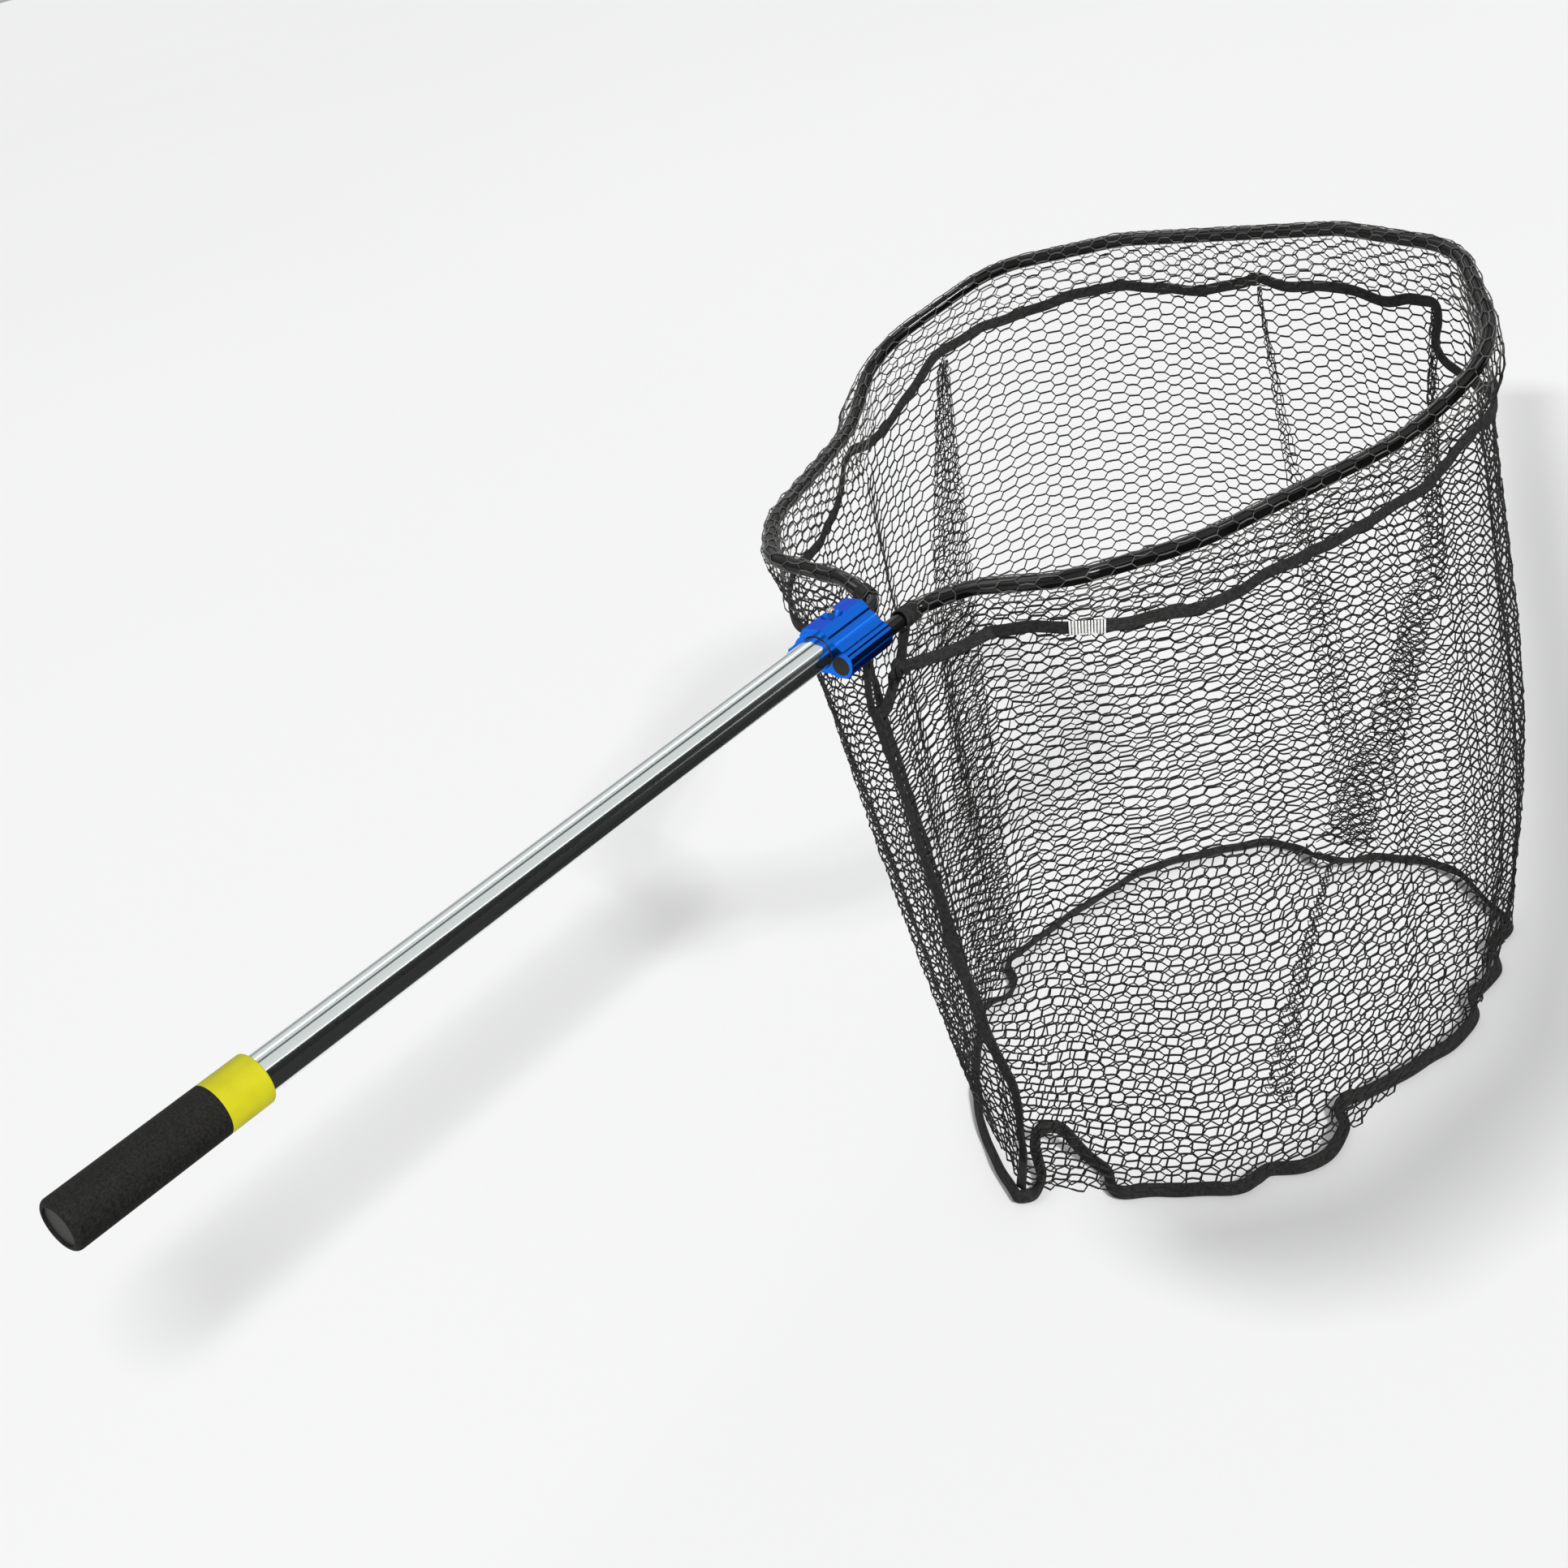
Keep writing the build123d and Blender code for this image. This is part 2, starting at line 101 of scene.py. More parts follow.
# Middle of the band: share of the way round to the far side, and distance down
BAND_LEFT = [
    (0.125, 0.030), (0.18, 0.044), (0.25, 0.042), (0.35, 0.041), (0.40, 0.040),
    (0.45, 0.032), (0.49, 0.018), (0.53, 0.023), (0.60, 0.045), (0.65, 0.044),
    (0.69, 0.029), (0.74, 0.032), (0.78, 0.036), (0.83, 0.030), (0.90, 0.032),
    (0.965, 0.040), (1.0, 0.035), (1.025, 0.029),
]
BAND_RIGHT = [
    (0.124, 0.022), (0.175, 0.022), (0.23, 0.031), (0.30, 0.037), (0.37, 0.035),
    (0.44, 0.037), (0.50, 0.034), (0.55, 0.034), (0.58, 0.028), (0.64, 0.042),
    (0.72, 0.078), (0.77, 0.087), (0.787, 0.078), (0.788, 0.066), (0.782, 0.050),
    (0.785, 0.037), (0.815, 0.039), (0.848, 0.046), (0.90, 0.042), (0.945, 0.038),
    (0.975, 0.029),
]
# Pleats in the walls: share of the way round, and level from the band (0) to the floor (1)
LEFT_DART = [(0.695, 0), (0.675, 0.25), (0.605, 1)]
FAR_DART = [(-0.974, 0), (-0.955, 1)]
RIGHT_DART = [(-0.79, 0), (-0.83, 0.45), (-0.90, 0.75), (-0.975, 1)]
FRONT_SWAY = [               # how the front corner bends to the right on its way down
    (0.0, 0.0), (0.34, 0.0065), (0.50, 0.008), (0.62, 0.0125), (0.74, 0.024),
    (0.80, 0.023), (0.90, 0.015), (1.0, 0.0),
]
SWAY_SPREAD = 0.08           # share of the way round that bends with it
BULGE = 0.018                # how far the right side swells out
HALF_WIDTH = 0.30            # from the handle's line to the hoop's widest place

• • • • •

_Short task_
Give the listing above again, word for word.

_Complete response_
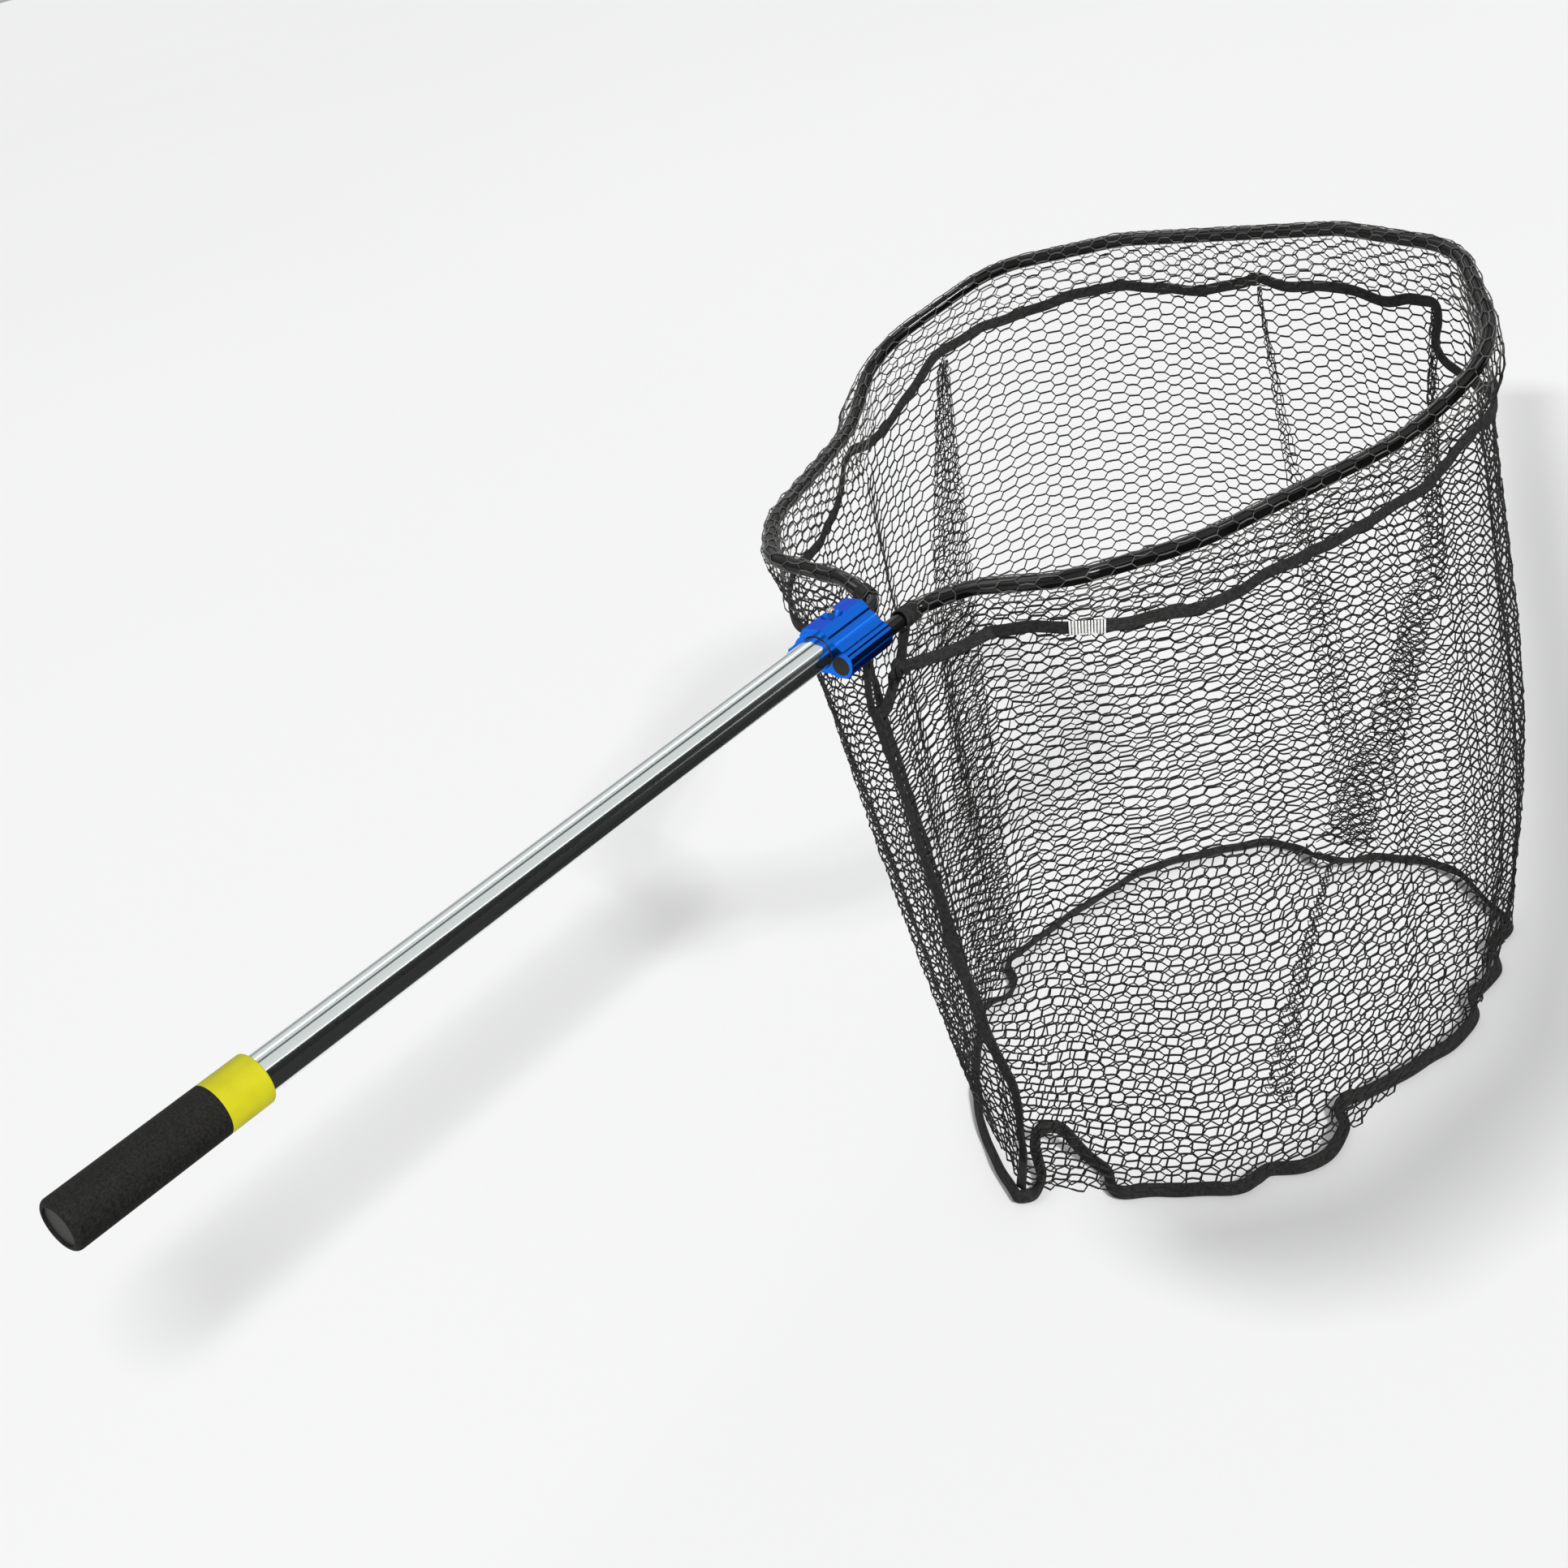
Keep writing the build123d and Blender code for this image. This is part 2, starting at line 101 of scene.py. More parts follow.
# Middle of the band: share of the way round to the far side, and distance down
BAND_LEFT = [
    (0.125, 0.030), (0.18, 0.044), (0.25, 0.042), (0.35, 0.041), (0.40, 0.040),
    (0.45, 0.032), (0.49, 0.018), (0.53, 0.023), (0.60, 0.045), (0.65, 0.044),
    (0.69, 0.029), (0.74, 0.032), (0.78, 0.036), (0.83, 0.030), (0.90, 0.032),
    (0.965, 0.040), (1.0, 0.035), (1.025, 0.029),
]
BAND_RIGHT = [
    (0.124, 0.022), (0.175, 0.022), (0.23, 0.031), (0.30, 0.037), (0.37, 0.035),
    (0.44, 0.037), (0.50, 0.034), (0.55, 0.034), (0.58, 0.028), (0.64, 0.042),
    (0.72, 0.078), (0.77, 0.087), (0.787, 0.078), (0.788, 0.066), (0.782, 0.050),
    (0.785, 0.037), (0.815, 0.039), (0.848, 0.046), (0.90, 0.042), (0.945, 0.038),
    (0.975, 0.029),
]
# Pleats in the walls: share of the way round, and level from the band (0) to the floor (1)
LEFT_DART = [(0.695, 0), (0.675, 0.25), (0.605, 1)]
FAR_DART = [(-0.974, 0), (-0.955, 1)]
RIGHT_DART = [(-0.79, 0), (-0.83, 0.45), (-0.90, 0.75), (-0.975, 1)]
FRONT_SWAY = [               # how the front corner bends to the right on its way down
    (0.0, 0.0), (0.34, 0.0065), (0.50, 0.008), (0.62, 0.0125), (0.74, 0.024),
    (0.80, 0.023), (0.90, 0.015), (1.0, 0.0),
]
SWAY_SPREAD = 0.08           # share of the way round that bends with it
BULGE = 0.018                # how far the right side swells out
HALF_WIDTH = 0.30            # from the handle's line to the hoop's widest place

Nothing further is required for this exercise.